SUPPLIED DATA ::

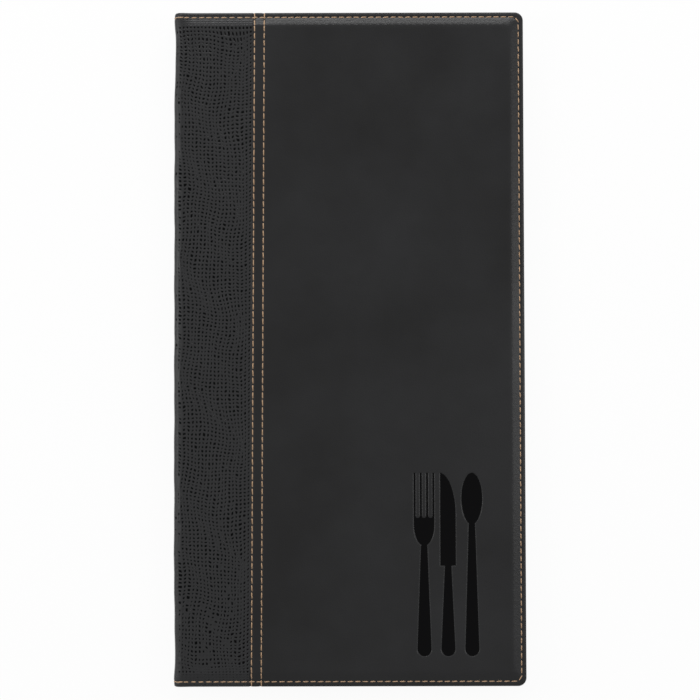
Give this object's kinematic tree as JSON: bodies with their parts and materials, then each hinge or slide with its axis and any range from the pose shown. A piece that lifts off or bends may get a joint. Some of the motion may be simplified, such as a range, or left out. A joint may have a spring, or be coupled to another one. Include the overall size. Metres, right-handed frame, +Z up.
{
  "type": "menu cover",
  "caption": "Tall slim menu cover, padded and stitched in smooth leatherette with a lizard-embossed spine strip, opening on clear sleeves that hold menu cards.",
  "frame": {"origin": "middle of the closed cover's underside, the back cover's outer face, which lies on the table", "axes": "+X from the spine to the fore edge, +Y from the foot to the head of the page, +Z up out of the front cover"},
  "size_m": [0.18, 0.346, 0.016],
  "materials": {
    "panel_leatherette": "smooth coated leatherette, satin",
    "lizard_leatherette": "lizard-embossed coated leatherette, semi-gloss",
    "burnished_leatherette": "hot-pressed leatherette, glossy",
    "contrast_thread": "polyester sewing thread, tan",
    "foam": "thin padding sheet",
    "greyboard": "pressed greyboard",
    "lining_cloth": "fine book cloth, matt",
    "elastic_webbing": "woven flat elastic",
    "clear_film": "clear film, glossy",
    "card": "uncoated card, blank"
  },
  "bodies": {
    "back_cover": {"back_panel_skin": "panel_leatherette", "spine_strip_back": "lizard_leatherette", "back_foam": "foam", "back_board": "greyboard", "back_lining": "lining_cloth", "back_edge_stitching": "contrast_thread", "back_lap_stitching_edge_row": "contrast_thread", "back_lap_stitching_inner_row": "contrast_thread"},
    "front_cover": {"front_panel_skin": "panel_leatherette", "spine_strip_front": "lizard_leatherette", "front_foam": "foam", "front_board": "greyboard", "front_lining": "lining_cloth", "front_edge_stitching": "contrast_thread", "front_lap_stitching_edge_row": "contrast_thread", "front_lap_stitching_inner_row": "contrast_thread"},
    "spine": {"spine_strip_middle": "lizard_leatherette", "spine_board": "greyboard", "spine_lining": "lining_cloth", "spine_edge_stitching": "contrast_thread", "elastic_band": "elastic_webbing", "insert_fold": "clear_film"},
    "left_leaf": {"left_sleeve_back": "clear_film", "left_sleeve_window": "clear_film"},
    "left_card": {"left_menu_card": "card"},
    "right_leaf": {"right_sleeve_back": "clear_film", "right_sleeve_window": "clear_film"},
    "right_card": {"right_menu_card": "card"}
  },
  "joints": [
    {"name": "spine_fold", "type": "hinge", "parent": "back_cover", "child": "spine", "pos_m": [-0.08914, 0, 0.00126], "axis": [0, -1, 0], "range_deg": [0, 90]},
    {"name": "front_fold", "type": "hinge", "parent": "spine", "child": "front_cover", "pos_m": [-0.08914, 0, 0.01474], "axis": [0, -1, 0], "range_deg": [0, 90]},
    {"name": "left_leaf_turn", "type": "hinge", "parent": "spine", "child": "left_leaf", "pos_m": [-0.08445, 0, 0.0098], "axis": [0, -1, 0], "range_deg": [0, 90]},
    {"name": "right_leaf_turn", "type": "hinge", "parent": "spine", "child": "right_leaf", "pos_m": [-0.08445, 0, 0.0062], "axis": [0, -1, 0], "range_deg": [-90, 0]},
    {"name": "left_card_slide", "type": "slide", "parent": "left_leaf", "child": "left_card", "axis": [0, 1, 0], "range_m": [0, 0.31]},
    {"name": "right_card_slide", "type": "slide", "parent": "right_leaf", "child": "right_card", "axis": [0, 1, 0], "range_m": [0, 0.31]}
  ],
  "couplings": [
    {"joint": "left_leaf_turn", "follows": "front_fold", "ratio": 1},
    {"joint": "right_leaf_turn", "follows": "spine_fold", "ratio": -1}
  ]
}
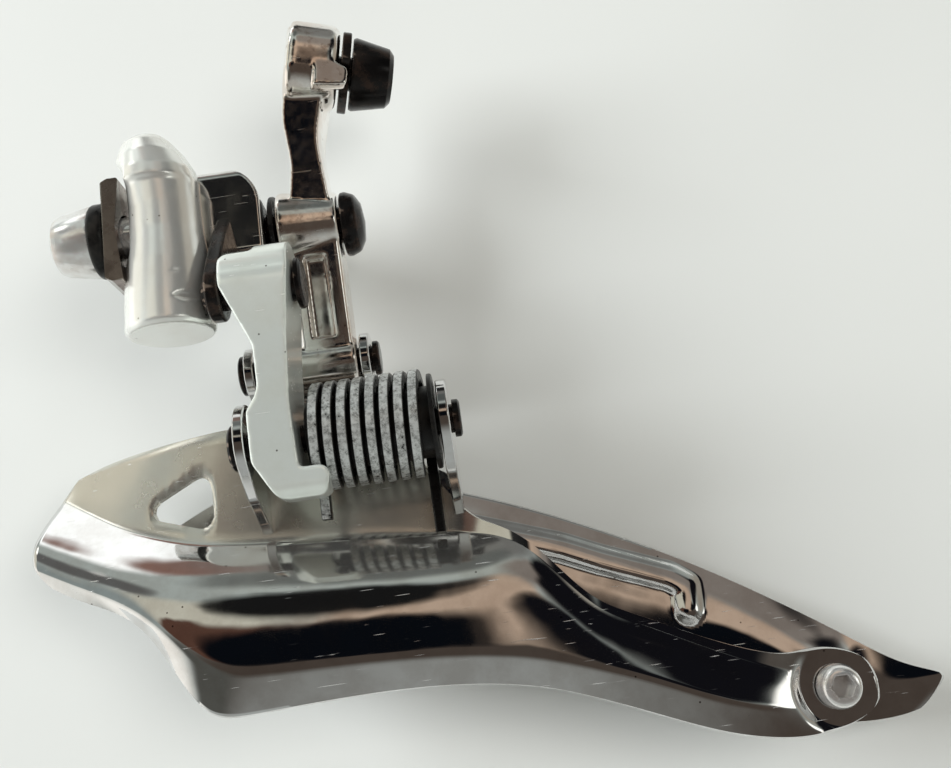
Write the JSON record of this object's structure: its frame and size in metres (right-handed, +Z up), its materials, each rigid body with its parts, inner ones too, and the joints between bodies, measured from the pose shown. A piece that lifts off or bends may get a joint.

PROBLEM ::
Above are some records; extract every one of them exactly.

THE REPLY ::
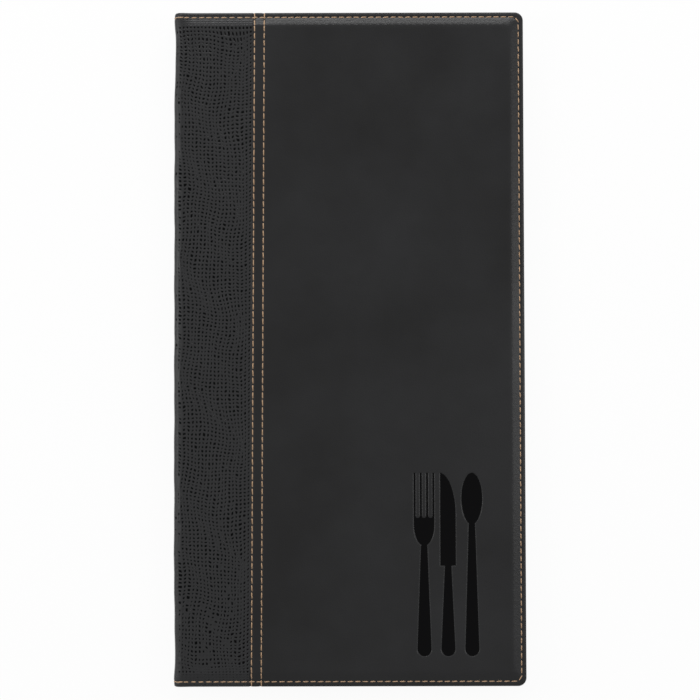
Give this object's kinematic tree as JSON: bodies with their parts and materials, then each hinge or slide with its axis and any range from the pose shown. A piece that lifts off or bends may get a joint. Some of the motion may be simplified, such as a range, or left out. A joint may have a spring, or be coupled to another one. Include the overall size. Metres, right-handed frame, +Z up.
{
  "type": "menu cover",
  "caption": "Tall slim menu cover, padded and stitched in smooth leatherette with a lizard-embossed spine strip, opening on clear sleeves that hold menu cards.",
  "frame": {"origin": "middle of the closed cover's underside, the back cover's outer face, which lies on the table", "axes": "+X from the spine to the fore edge, +Y from the foot to the head of the page, +Z up out of the front cover"},
  "size_m": [0.18, 0.346, 0.016],
  "materials": {
    "panel_leatherette": "smooth coated leatherette, satin",
    "lizard_leatherette": "lizard-embossed coated leatherette, semi-gloss",
    "burnished_leatherette": "hot-pressed leatherette, glossy",
    "contrast_thread": "polyester sewing thread, tan",
    "foam": "thin padding sheet",
    "greyboard": "pressed greyboard",
    "lining_cloth": "fine book cloth, matt",
    "elastic_webbing": "woven flat elastic",
    "clear_film": "clear film, glossy",
    "card": "uncoated card, blank"
  },
  "bodies": {
    "back_cover": {"back_panel_skin": "panel_leatherette", "spine_strip_back": "lizard_leatherette", "back_foam": "foam", "back_board": "greyboard", "back_lining": "lining_cloth", "back_edge_stitching": "contrast_thread", "back_lap_stitching_edge_row": "contrast_thread", "back_lap_stitching_inner_row": "contrast_thread"},
    "front_cover": {"front_panel_skin": "panel_leatherette", "spine_strip_front": "lizard_leatherette", "front_foam": "foam", "front_board": "greyboard", "front_lining": "lining_cloth", "front_edge_stitching": "contrast_thread", "front_lap_stitching_edge_row": "contrast_thread", "front_lap_stitching_inner_row": "contrast_thread"},
    "spine": {"spine_strip_middle": "lizard_leatherette", "spine_board": "greyboard", "spine_lining": "lining_cloth", "spine_edge_stitching": "contrast_thread", "elastic_band": "elastic_webbing", "insert_fold": "clear_film"},
    "left_leaf": {"left_sleeve_back": "clear_film", "left_sleeve_window": "clear_film"},
    "left_card": {"left_menu_card": "card"},
    "right_leaf": {"right_sleeve_back": "clear_film", "right_sleeve_window": "clear_film"},
    "right_card": {"right_menu_card": "card"}
  },
  "joints": [
    {"name": "spine_fold", "type": "hinge", "parent": "back_cover", "child": "spine", "pos_m": [-0.08914, 0, 0.00126], "axis": [0, -1, 0], "range_deg": [0, 90]},
    {"name": "front_fold", "type": "hinge", "parent": "spine", "child": "front_cover", "pos_m": [-0.08914, 0, 0.01474], "axis": [0, -1, 0], "range_deg": [0, 90]},
    {"name": "left_leaf_turn", "type": "hinge", "parent": "spine", "child": "left_leaf", "pos_m": [-0.08445, 0, 0.0098], "axis": [0, -1, 0], "range_deg": [0, 90]},
    {"name": "right_leaf_turn", "type": "hinge", "parent": "spine", "child": "right_leaf", "pos_m": [-0.08445, 0, 0.0062], "axis": [0, -1, 0], "range_deg": [-90, 0]},
    {"name": "left_card_slide", "type": "slide", "parent": "left_leaf", "child": "left_card", "axis": [0, 1, 0], "range_m": [0, 0.31]},
    {"name": "right_card_slide", "type": "slide", "parent": "right_leaf", "child": "right_card", "axis": [0, 1, 0], "range_m": [0, 0.31]}
  ],
  "couplings": [
    {"joint": "left_leaf_turn", "follows": "front_fold", "ratio": 1},
    {"joint": "right_leaf_turn", "follows": "spine_fold", "ratio": -1}
  ]
}
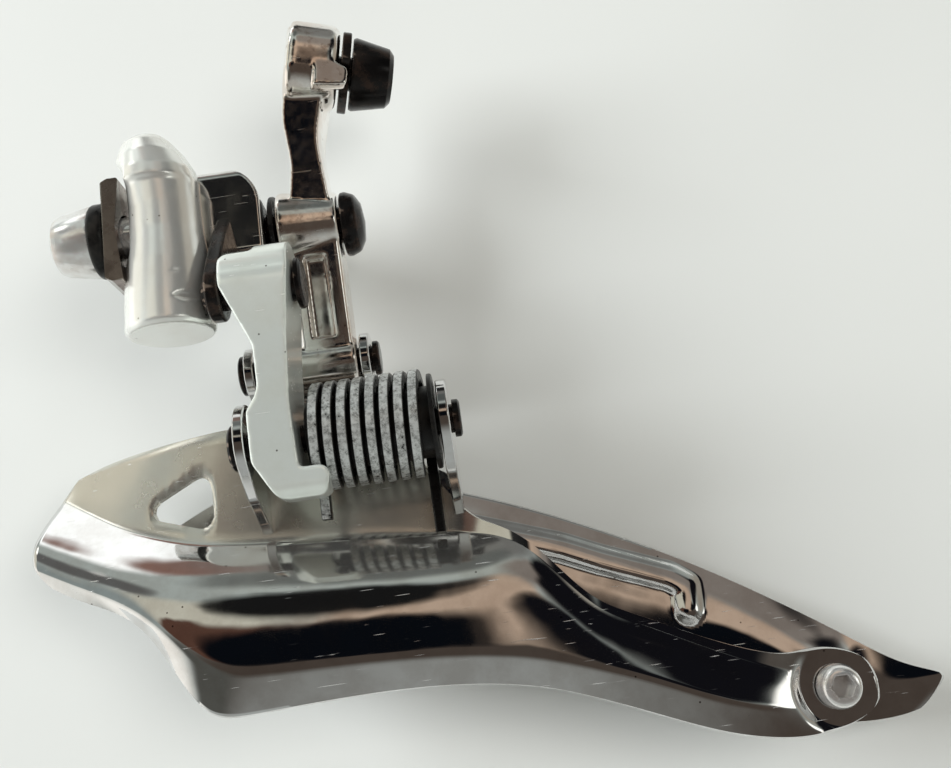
Write the JSON record of this object's structure: its frame and size in metres (right-handed, +Z up), its materials, each rigid body with its parts, inner ones too, and the joints between bodies, measured from the pose shown. A piece that lifts off or bends may get a joint.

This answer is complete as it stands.